Comment from: freemind posted at August 17, 2005 10:30 AM

I would say that Heinlein approved of "casual sex", however I do not recall any of his characters indulging in it. Any intercourse that I recall occurring was between people that cared for each other, even if they had only met that day. This holds especially for "Stranger in a Strange Land" and "I Will Fear No Evil" which I suspect were the novels that most dealt with sexual relations. By my recollections his protagonists never coupled with anyone that they would not - and often had - put their lives on the line for.

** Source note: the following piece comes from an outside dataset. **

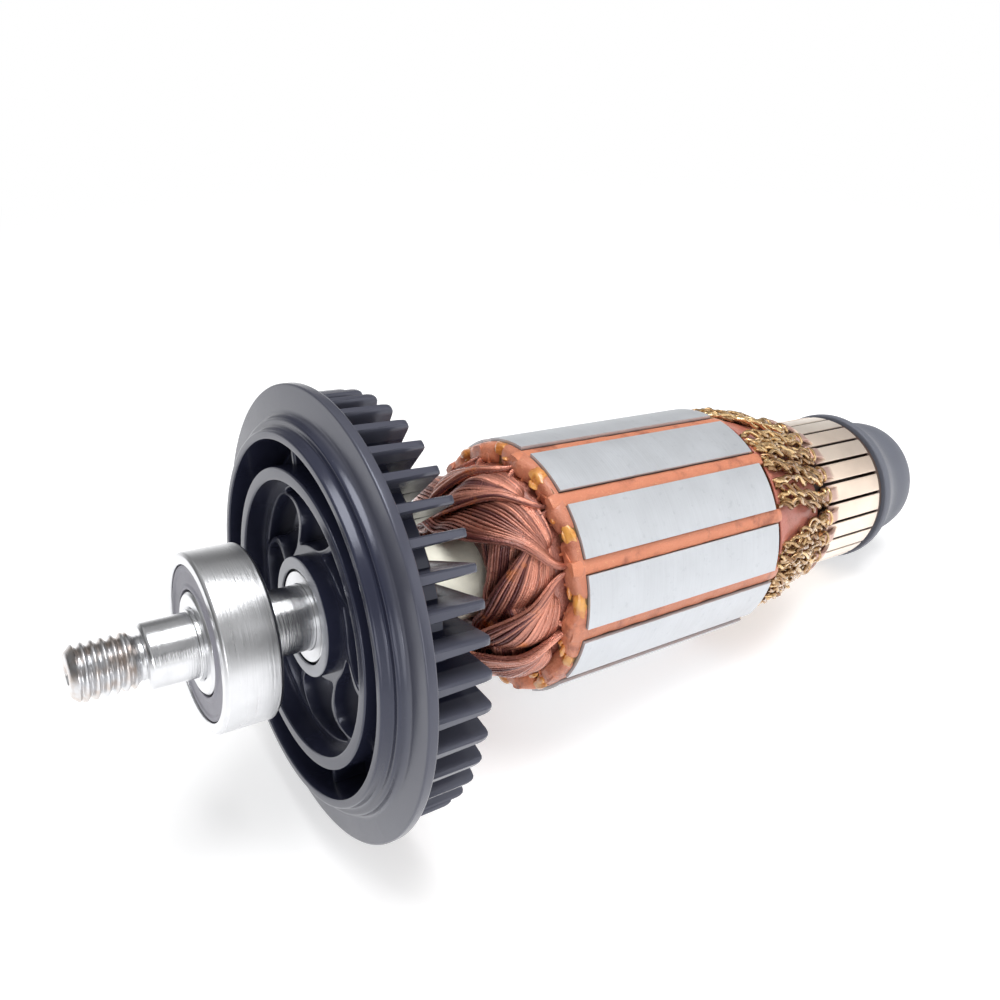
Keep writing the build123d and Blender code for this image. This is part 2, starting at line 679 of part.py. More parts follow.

My personal opinion is that while Heinlein had no prejudice against casual intercourse, he regarded committed (if not monogamous) relationships as far superior to casual relationships. Of course I am judging from his fiction and he warned us of judging an authors personal belief from his fiction. Still I cannot say that I have found any inconsistency in his stories albeit that various stories appear to emphasize various aspects of a consitant philosophy.